After listening to his direction of the work not once but several times, I would have to say that he comes across as a master guide, taking us over Mahler’s vast music la ndscape, along the way pointing out every copse and cranny in so persuasive a way that territory that we had previously thought we were familiar with is, through the medium of Kaplan’s guidance, magically transformed so that we get a new, utterly engrossing appreciation of this colossal symphony.
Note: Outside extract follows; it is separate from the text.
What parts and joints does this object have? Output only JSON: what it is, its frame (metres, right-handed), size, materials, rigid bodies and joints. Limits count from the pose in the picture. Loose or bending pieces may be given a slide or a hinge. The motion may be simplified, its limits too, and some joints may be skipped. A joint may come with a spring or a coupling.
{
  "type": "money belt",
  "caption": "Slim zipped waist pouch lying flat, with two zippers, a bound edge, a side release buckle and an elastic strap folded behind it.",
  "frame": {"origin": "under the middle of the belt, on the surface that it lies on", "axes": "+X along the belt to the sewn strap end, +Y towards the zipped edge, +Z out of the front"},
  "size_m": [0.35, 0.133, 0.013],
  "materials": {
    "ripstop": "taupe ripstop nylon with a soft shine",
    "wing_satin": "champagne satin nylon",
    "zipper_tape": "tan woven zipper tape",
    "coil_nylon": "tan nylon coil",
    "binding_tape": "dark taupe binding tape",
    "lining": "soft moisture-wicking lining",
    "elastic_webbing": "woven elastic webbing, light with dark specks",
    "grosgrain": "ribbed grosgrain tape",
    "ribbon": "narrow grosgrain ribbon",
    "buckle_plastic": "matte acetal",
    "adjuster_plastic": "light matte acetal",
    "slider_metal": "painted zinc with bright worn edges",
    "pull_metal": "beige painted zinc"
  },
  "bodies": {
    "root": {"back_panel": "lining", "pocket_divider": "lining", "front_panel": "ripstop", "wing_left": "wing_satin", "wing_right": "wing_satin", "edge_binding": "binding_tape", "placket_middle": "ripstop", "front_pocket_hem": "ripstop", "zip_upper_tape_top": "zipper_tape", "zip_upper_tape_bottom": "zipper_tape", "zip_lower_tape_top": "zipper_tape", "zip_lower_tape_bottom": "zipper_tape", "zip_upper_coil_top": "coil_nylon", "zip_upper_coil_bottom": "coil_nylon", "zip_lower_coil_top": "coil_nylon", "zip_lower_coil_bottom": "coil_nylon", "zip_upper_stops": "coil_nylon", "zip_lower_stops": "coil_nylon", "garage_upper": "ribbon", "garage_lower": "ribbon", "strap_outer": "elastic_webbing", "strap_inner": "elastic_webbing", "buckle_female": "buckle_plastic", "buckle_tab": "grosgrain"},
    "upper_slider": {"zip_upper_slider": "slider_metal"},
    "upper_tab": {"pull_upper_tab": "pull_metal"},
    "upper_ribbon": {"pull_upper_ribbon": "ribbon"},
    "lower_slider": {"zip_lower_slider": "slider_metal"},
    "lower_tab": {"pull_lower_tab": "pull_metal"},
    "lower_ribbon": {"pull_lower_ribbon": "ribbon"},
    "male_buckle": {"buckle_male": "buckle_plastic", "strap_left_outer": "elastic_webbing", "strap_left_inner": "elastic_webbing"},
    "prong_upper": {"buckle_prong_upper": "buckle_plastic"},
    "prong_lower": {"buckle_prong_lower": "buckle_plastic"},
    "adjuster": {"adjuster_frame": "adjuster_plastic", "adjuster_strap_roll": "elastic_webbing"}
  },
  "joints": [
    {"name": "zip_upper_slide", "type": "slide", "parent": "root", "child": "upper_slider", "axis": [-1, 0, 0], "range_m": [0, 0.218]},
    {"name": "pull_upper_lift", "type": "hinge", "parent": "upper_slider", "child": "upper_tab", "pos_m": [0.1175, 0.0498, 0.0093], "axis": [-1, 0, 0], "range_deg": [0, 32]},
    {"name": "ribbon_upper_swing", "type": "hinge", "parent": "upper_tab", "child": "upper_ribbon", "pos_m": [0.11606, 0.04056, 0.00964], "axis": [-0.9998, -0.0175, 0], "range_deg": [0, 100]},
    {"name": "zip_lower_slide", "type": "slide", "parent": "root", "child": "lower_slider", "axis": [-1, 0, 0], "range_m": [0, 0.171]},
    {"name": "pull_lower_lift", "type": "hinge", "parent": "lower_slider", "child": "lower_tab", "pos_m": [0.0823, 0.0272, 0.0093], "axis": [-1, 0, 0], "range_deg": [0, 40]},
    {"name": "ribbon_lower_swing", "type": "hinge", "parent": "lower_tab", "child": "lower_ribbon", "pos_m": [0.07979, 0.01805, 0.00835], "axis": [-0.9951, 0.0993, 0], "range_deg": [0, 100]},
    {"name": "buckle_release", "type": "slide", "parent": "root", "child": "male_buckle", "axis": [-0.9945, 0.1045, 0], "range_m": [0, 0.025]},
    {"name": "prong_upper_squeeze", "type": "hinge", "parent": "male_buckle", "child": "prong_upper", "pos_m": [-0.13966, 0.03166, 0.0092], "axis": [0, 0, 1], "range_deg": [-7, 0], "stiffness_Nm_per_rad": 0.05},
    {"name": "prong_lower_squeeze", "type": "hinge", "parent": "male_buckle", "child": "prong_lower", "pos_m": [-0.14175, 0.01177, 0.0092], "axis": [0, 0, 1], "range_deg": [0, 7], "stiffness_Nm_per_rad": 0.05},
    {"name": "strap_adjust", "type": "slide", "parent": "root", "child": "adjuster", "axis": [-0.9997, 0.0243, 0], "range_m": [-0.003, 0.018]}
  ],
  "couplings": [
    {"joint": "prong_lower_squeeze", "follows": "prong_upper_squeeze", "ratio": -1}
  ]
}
There is an irrefutable logic to his direction of the work, a frankly thrilling response to its myriad subtleties of tempo, timbre and tone. And his ability to inform even the meanest succession of notes with deep meaning while not for a moment losing sight of the epic overall design of the whole gives to it a sense of completeness that makes this recording the standard by which all other recorded performances of the work must now be measured.
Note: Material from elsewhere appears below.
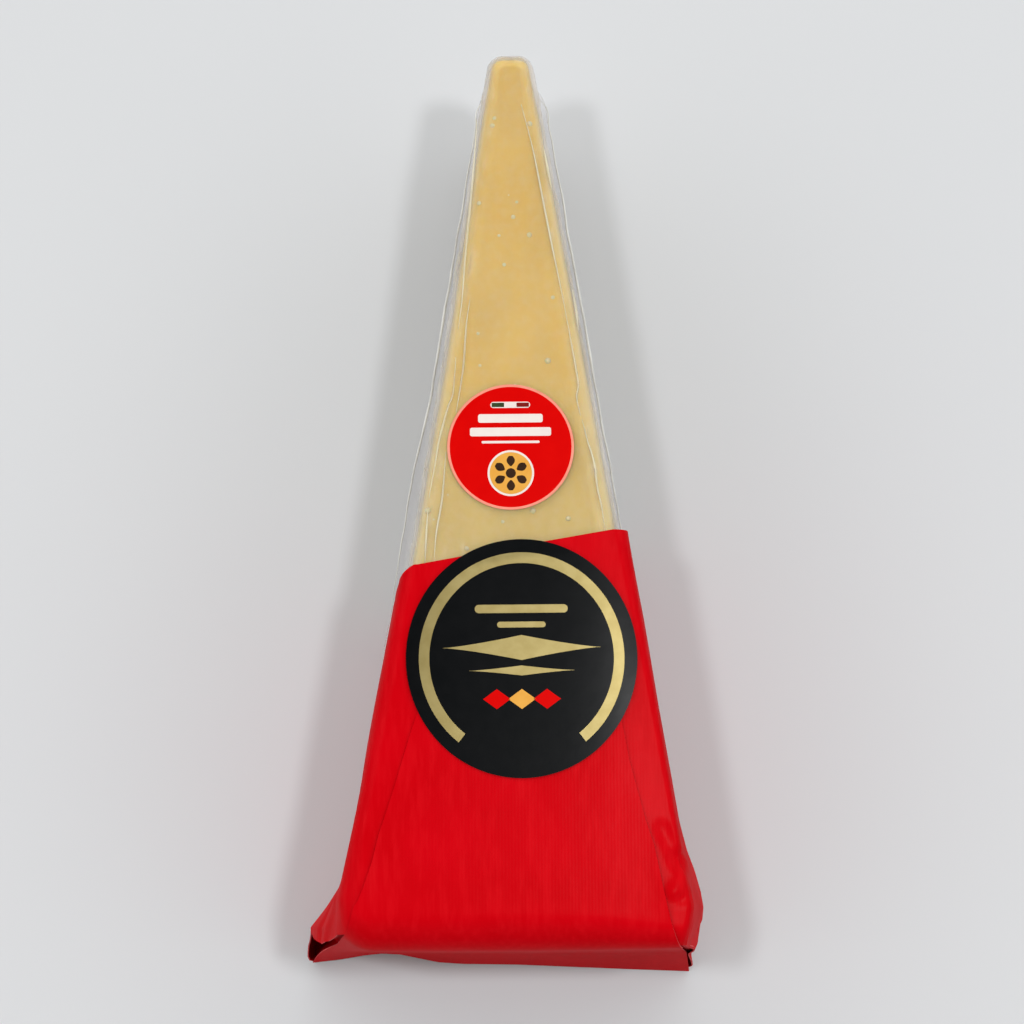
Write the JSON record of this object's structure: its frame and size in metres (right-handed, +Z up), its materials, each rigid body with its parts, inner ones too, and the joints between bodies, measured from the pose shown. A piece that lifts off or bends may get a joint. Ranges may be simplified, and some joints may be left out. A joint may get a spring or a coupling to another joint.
{
  "type": "wedge of hard cheese",
  "caption": "Long narrow wedge of pale yellow hard cheese, sealed in a clear bag, with red paper folded round its rind end and round labels on top.",
  "frame": {"origin": "the middle of the whole's underside, on the surface that the wedge lies on", "axes": "+Y towards the wedge's tip, +Z up through the side that carries the labels"},
  "size_m": [0.1, 0.2306, 0.0926],
  "materials": {
    "cheese": "pale yellow, fine-grained, with lighter edges and small white crystals",
    "film": "clear, glossy, tight, with pleats and a welded seam",
    "red_paper": "satin, finely ribbed, creased at its folds",
    "red_label": "coated, light gloss",
    "black_label": "coated, glossy, with gold foil print"
  },
  "bodies": {
    "root": {"sealed_cheese": "cheese", "paper_wrap": "red_paper", "label_small": "red_label", "label_large": "black_label"}
  },
  "joints": []
}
That this has been brought about by a musician with almost negligible initial training makes it a near-miraculous achievement.

The Vienna Philharmonic is, of course, more than a world-beating orchestra. It is famous for its uneasy relationship with Mahler and the resentment it exhibited towards the man they had themselves elected as their conductor. Here, the VPO is, to say the least, on its very best behaviour, as are vocal soloists Latonia Moore and Nadja Michael and the Wiener Singverein.

It would have been a formidable prospect for any conductor, even the most experienced and professional, to direct the Resurrection Symphony in the august, history-steeped environment of the Vienna Musiekverein. But after listening to Kaplan’s recording made in this symphonic holy of holies and Mahler’s erstwhile stamping ground, it has to be said that he is more than up to its daunting chal lenges.

Kaplan has already directed the Second with more than 50 orchestras around the world including Melbourne in 1994 and in Beijing, China the following year, the first time it had ever been performed there.

In 2004, he will preside over three performances of the Second in Washington and, later in the year, going on to conduct the Moscow State Symphony Orchestra.

In passing: for all his phenomenal achievements, Gilbert Kaplan is a profoundly humble man. He considers himself an amateur in the original sense of loving the work he does and doing it purely for
the pleasure he derives from it. He declines fees for his conducting. And if he is paid, he donates the fee back to the orchestra. He will, though, accept travel and accommodation costs.

This recording of the Second, runs for 85 minutes. Each one of them is magical.